DIRECTIVE
Show every line where "materials" occurs.

INFORMATION SHOWN
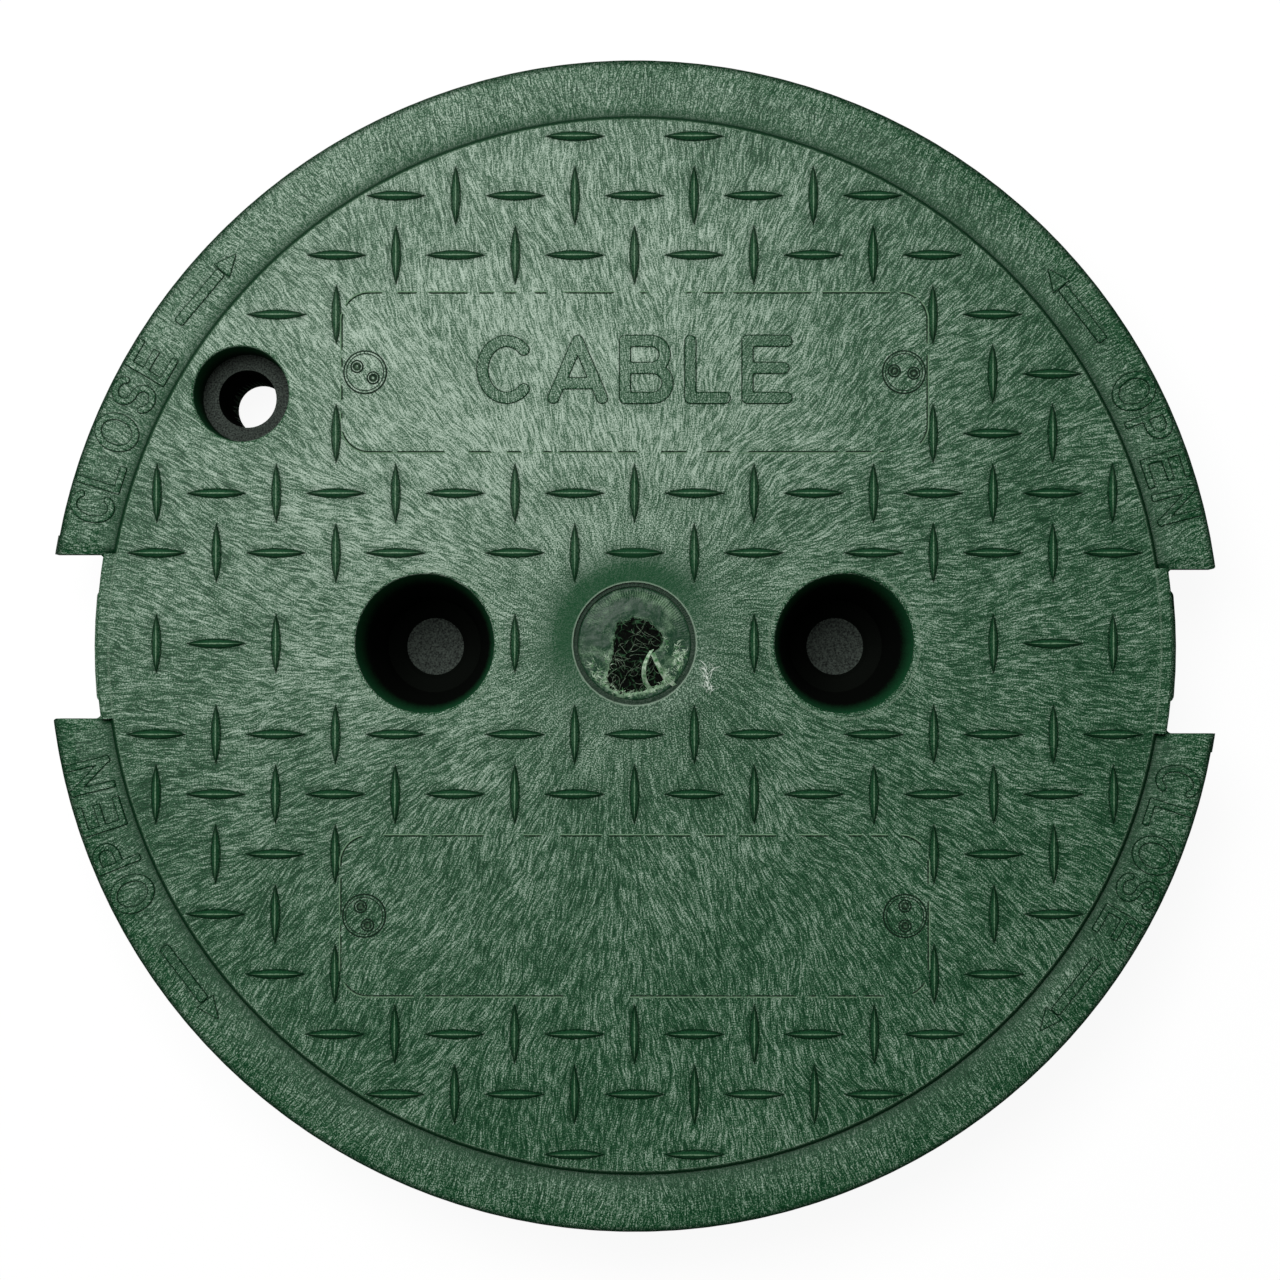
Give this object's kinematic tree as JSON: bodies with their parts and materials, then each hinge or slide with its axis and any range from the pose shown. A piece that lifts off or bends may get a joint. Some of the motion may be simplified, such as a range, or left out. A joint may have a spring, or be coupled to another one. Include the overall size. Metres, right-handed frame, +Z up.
{
  "type": "cable pit cover",
  "caption": "Round twist-lock plastic cover with a raised tread, a crowned flange, two bayonet lugs, two blind lifting sockets and a lock bolt hole.",
  "frame": {"origin": "on the axis of the disc, at the foot of the skirt", "axes": "+Z up through the tread, +X through the right-hand socket, +Y towards the side of the lock bolt hole"},
  "size_m": [0.2954, 0.298, 0.0451],
  "materials": {
    "green_plastic": "mottled structural foam, matte, dark grey-green with pale flow streaks"
  },
  "bodies": {
    "root": {"pit_cover": "green_plastic"}
  },
  "joints": []
}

TASK ANSWER
Give this object's kinematic tree as JSON: bodies with their parts and materials, then each hinge or slide with its axis and any range from the pose shown. A piece that lifts off or bends may get a joint. Some of the motion may be simplified, such as a range, or left out. A joint may have a spring, or be coupled to another one. Include the overall size. Metres, right-handed frame, +Z up.
  "materials": {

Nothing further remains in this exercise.